Kurdish representation in parliament will have to await further legislation that would lower the electoral threshold, which, at its current at 10 percent of the votes, effectively bars all smaller parties, mostly those representing minorities. Erdogan has yet to decide if the threshold will remain as is, be lowered to 5 percent, or simply be cancelled, but in any case it seems the prime minister will find a way to enable more Kurdish representatives to be elected to parliament - and afterward support his economic and political initiatives.

Erdogan presented these steps as the second stage of his "Quiet Revolution," following reforms passed three years ago that included a change in the legal system and in the manner judges were chosen, as well as the distancing of the army from the civilian establishment. This was an important stage in dismantling the Kemalist heritage, which authorized the army to defend the constitution and demanded that the judicial and security establishments implement a unified ideology of nationalist secularism without compromise. Legislation in line with this heritage dealt heavy punishments to anyone who even hinted that the Kurds deserved minority rights, or referred to the PKK – the Kurdistan Workers' Party – as anything but a terrorist organization.

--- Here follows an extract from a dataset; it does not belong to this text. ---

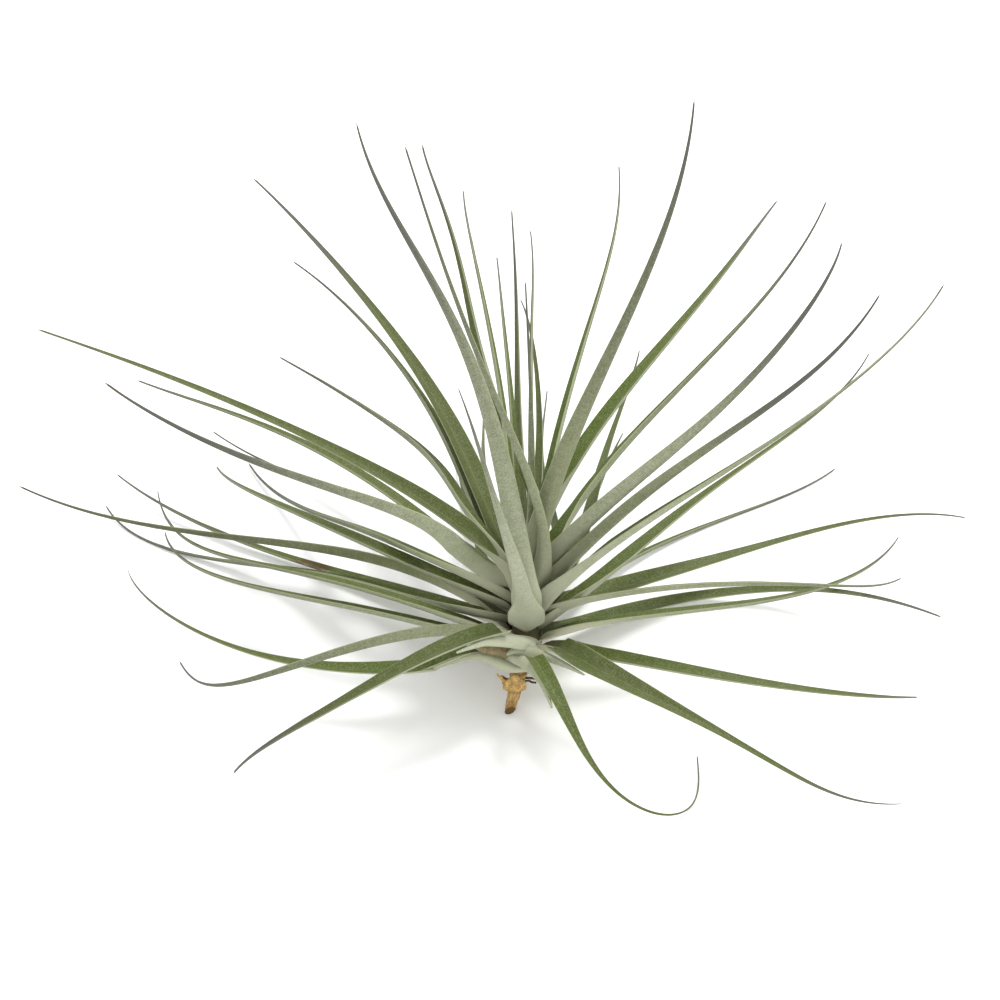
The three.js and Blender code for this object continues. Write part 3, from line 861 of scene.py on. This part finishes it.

Two years after holding talks with Kurdish secessionists – a sharp break with past policies – Erdogan now presents a new direction. Kurds and other minorities can now officially define themselves as cultural – but not national – minorities, without it being considered a threat to national security. The Kurds insist, and rightly so, that the reforms are still incomplete, and that they ignore political prisoners, most of them Kurds or supportive of Kurdish rights. According to Kurdish leaders, the education system, even after the proposed reforms, cannot guarantee equal education; still, there is agreement that these are unprecedented steps, especially with Erdogan stressing that they are “another helping” of the reforms, with more to follow.

Ban on head scarves canceled

Another important move includes canceling the ban on traditional head scarves in public places (except for judges and prosecutors and in the army.) Erdogan and President Abdullah Gul have already long since violated this law when appearing for formal public events with their wives wearing hijabs. Still, the official ban remains one of the symbolic foundations of the secular state. Naturally, rescinding the ban might not be welcomed by secular and nationalist movements, which claimed and will continue to claim that this could be the first step towards religious law. Yet others say that the ban, in effect, barred many women from academic and governmental institutions that insisted on “secular appearances,” and that from now on many women will see new opportunities open before them.

In the press conference called to announce the reforms, Erdogan insisted that they are not the result of negotiations but rather an expression of the people’s will. Still, the prime minister hopes these steps will increase his chances in the 2014 presidential elections. The dramatic change regarding the Kurds, including the steps that led to the withdrawal of some of their armed rebels from the country, and Erdogan’s effort to ensure the support of the Kurdish parties for the present and future reforms, sped up the current reform process. Erdogan's next set of reforms will deal with the authority of the president and government, which will probably mean a struggle not only against the weak opposition but also against leaders of his own party, who will oppose his gaining more powers as future president. To reinforce his own position, Erdogan must ensure support from other parties, which, again, explains his new rapport with the Kurdish factions.

Furthermore, Erdogan hopes that the new reforms will weaken criticism aimed at him due to his foreign policy, which has isolated Turkey and weakened its standing as a regional power. Unfortunately for Erdogan, foreign policy has become a major issue, and together with the brutal attacks on the Gezi Park demonstrators, it threatens his political status. That said, and in spite of Erdogan's personal interests, these reforms are an essential move in the promotion of true democracy in Turkey.